= Online focus group =

An online focus group is one type of focus group, and is a sub-set of online research methods. They are typically an appropriate research method for consumer research, business-to-business research and political research.

==Typical operation==
A moderator invites pre-screened, qualified respondents who represent the target of interest to log on to conferencing software at a pre-arranged time and to take part in an online focus group. It is common for respondents to receive an incentive for participating. Discussions generally last one hour to 90 minutes. The moderator guides the discussion using a combination of predetermined questions and unscripted probes. In the best discussions, as with face to face groups, respondents interact with each other as well as the moderator in real time to generate deeper insights about the topic.

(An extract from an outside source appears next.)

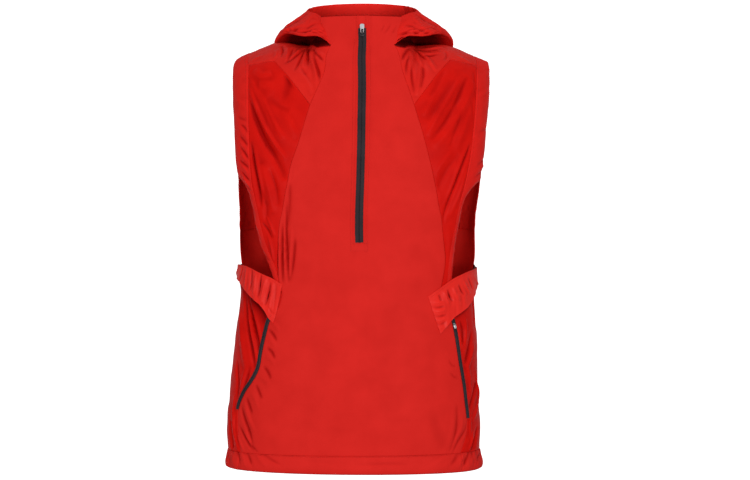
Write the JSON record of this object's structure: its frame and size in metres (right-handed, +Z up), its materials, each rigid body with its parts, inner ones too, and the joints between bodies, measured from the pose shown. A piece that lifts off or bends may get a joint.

==Appropriateness as a research method and advantages==
Online focus groups are appropriate for consumer research, business to business research and political research. Interacting over the web avoids a significant amount of travel expense. It allows respondents from all over the world to gather, electronically for a more representative sample. Often respondents open up more online than they would in person, which is valuable for sensitive subjects. Like in-person focus groups, online groups are usually limited to 8-10 participants. 'Whiteboard' exercises and the ability to mark up concepts or other visual stimuli simulate many of the characteristics of in-person groups.

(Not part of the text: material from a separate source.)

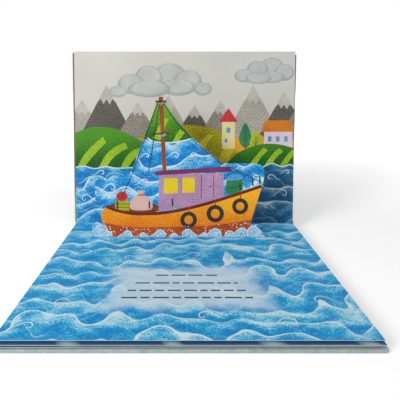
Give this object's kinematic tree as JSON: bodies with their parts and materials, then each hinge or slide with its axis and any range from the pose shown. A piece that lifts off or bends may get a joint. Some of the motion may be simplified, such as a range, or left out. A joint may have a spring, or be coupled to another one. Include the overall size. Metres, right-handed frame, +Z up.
{
  "type": "pop-up book",
  "caption": "Hardback pop-up picture book stood open past a right angle, with a card boat on folded struts between the two halves.",
  "frame": {"origin": "middle of the underside of the cover that lies flat", "axes": "+Z up, +X along the fold to the reader's right, +Y from the reader to the standing half"},
  "size_m": [0.276, 0.2819, 0.2113],
  "materials": {
    "cover_board": "smooth wrapped board, faint sheen",
    "page_card": "coated printed card",
    "boat_print": "coated printed card",
    "endpaper_print": "uncoated paper",
    "plain_card": "uncoated card"
  },
  "bodies": {
    "book": {"back_cover": "cover_board", "back_endpaper": "endpaper_print", "spine": "cover_board", "pages": "page_card", "boat_card": "boat_print", "left_strut": "plain_card", "right_strut": "plain_card"},
    "front_cover": {"front_cover": "cover_board", "front_endpaper": "endpaper_print"}
  },
  "joints": [
    {"name": "front_cover_hinge", "type": "hinge", "parent": "book", "child": "front_cover", "pos_m": [0, 0.1243, 0.0125], "axis": [-1, 0, 0], "range_deg": [0, 77.5]}
  ]
}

In addition to the savings on travel, online focus groups often can be accomplished faster than traditional groups because respondents are recruited from online panel members who are often qualified to match research criteria.

==Software options==
There are a variety of software options, most of which offer similar features but can vary significantly in price. It is important to choose your software carefully, ensuring that it is easy enough to use by both you as a researcher and your participants. Of course, you should also choose a software that will meet your research needs effectively. Software is just one aspect of online groups, just as facilities are just one aspect of face to face groups. As with in-person groups, the skill of the moderator, the quality of the recruiting and the ability to tie the results to research objectives and business decisions is critical to the value of the research to the client.

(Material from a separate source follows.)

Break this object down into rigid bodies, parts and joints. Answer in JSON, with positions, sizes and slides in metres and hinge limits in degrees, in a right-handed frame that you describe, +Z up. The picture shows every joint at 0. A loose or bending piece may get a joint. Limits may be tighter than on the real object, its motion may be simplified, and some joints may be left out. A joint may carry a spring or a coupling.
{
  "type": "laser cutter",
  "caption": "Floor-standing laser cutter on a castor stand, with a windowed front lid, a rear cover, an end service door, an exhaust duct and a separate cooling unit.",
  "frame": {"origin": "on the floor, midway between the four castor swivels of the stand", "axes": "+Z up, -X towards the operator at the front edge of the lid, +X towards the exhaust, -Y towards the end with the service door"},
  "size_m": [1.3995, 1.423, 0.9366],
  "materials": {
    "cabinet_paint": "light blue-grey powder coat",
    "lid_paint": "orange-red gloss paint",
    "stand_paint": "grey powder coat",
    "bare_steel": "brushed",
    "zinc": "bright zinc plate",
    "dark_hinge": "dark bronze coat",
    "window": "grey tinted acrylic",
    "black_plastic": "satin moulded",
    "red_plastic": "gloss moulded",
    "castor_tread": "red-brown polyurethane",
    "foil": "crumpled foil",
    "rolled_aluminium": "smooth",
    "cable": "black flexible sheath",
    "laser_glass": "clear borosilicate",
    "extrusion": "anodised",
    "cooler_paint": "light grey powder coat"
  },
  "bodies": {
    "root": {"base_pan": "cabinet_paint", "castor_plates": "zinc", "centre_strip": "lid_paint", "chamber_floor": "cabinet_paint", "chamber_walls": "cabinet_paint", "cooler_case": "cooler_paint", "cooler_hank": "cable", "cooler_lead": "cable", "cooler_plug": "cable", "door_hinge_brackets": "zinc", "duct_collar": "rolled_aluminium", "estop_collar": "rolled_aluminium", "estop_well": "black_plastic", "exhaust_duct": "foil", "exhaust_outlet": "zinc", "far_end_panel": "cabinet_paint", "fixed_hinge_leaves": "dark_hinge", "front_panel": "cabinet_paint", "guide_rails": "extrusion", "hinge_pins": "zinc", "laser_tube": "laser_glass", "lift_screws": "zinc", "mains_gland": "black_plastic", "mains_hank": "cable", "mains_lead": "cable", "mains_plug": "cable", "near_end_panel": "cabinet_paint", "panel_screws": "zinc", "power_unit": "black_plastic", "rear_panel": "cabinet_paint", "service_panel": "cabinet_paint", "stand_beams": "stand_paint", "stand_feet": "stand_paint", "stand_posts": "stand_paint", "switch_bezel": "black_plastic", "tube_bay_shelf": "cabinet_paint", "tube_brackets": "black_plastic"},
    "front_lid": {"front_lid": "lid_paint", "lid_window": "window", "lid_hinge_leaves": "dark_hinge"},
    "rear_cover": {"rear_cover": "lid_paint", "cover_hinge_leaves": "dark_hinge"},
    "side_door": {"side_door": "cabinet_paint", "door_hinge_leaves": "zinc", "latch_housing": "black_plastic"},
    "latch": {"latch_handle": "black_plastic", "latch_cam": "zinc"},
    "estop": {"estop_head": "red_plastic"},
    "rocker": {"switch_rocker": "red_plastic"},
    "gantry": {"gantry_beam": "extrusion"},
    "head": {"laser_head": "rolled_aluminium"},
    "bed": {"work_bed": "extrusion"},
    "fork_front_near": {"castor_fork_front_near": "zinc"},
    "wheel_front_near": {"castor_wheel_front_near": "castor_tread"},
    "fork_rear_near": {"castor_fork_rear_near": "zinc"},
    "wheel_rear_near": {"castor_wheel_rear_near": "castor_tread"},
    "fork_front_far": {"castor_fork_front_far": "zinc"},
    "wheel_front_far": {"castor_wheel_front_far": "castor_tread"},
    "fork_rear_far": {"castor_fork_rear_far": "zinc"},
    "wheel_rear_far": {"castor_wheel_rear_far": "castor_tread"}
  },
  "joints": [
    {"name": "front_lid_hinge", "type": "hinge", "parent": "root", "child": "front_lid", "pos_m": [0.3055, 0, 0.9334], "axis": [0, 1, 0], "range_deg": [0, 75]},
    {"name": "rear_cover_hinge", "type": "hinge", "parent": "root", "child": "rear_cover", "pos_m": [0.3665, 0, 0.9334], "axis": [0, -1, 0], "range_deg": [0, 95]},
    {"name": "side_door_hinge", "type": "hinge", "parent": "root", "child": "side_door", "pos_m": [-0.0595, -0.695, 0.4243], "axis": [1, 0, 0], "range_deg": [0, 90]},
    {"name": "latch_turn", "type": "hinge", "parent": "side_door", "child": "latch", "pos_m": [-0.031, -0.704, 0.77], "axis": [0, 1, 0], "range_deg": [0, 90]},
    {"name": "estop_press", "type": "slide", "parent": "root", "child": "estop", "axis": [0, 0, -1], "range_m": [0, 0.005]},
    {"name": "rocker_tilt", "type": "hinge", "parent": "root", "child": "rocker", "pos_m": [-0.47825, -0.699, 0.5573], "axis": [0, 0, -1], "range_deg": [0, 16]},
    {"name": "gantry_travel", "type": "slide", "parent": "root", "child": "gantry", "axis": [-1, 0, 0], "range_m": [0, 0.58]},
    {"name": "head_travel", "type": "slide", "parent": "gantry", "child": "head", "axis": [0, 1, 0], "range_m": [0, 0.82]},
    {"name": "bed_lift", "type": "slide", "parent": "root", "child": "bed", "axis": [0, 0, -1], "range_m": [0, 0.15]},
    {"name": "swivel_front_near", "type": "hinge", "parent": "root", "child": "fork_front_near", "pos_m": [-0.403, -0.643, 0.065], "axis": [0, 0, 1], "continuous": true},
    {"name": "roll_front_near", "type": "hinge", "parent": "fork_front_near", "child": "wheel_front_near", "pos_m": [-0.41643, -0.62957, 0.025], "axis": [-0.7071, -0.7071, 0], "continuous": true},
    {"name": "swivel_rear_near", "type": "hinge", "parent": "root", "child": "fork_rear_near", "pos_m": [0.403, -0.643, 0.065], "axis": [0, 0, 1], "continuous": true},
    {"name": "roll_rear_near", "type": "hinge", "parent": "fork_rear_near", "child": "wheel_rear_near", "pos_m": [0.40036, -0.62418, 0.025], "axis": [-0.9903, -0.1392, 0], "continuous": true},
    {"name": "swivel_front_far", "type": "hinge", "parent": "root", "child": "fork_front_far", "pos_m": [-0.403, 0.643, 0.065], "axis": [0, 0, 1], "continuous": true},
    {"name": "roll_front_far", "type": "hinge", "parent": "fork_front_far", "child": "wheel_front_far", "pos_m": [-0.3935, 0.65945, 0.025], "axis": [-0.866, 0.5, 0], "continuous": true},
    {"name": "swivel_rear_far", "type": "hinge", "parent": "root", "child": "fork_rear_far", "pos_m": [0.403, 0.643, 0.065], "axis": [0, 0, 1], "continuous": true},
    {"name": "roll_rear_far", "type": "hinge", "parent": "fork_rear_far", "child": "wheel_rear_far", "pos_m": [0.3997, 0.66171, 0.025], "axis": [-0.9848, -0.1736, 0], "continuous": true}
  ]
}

A new emerging type of online focus group is one where there are only single participants, with no moderator (unmoderated online focus groups). A system invites prescreened, qualified respondents to participate on a "first come, first served" basis, and to conduct a task or series of tasks such as interacting with a website or website prototype, reacting to an online ad or concept, viewing videos, commercials (whether for TV or online production), etc., while at their home or workplace. While the participant is conducting the assigned task, his or her own webcam is recording their face, and at the same time, every action taking place on the screen is being recorded. After the task is completed the participant is asked to answer a series of post task survey questions such as "What was the message being conveyed by that ad? Why did you stop viewing that video? Why were you unable to complete the goal?" etc.

The results are composited into a 360° Video in Video (ViV), such that a synchronized recording of the desktop, both browser and non browser related, is played (what the participants did), synchronized with a web cam recording of the participant in their home or workplace (what the participant said, who they are, and what is their context) playing simultaneously.

The first recorded online focus group was led by Bruce Hall (President, Eureka! Inventing) and Doug Brownstone (Rutgers University), both marketers at Novartis Consumer Health at the time based in Summit, New Jersey. While at a conference in Scottsdale, Arizona in June, 1995 they led an online focus group on the Perdiem laxative brand which included ten women recruited from the brand's customer database. While the online tools were primitive at the time it was deemed to be valuable in collecting consumer insights.

This service was first brought to market by www.userlytics.com, and initially focused on the website usability and user experience field. However, its uses have since expanded to hosted prototype testing, ad and campaign optimization prior to multivariate testing, understanding analytics results, desktop and enterprise user interface (UI) testing, and software as a service (SaaS) testing.

== Patent Information ==

U.S. Patent No. 6,256,663 is summarized as 'System and Method For Conducting Focus Groups Using Remotely Located Participants Over A Computer Network.' and was filed on January 22, 1999 by Greenfield Online, Inc.

The market research technology provider Itracks (Interactive Tracking Systems Inc.) later acquired the patent in 2001 from Greenfield Online.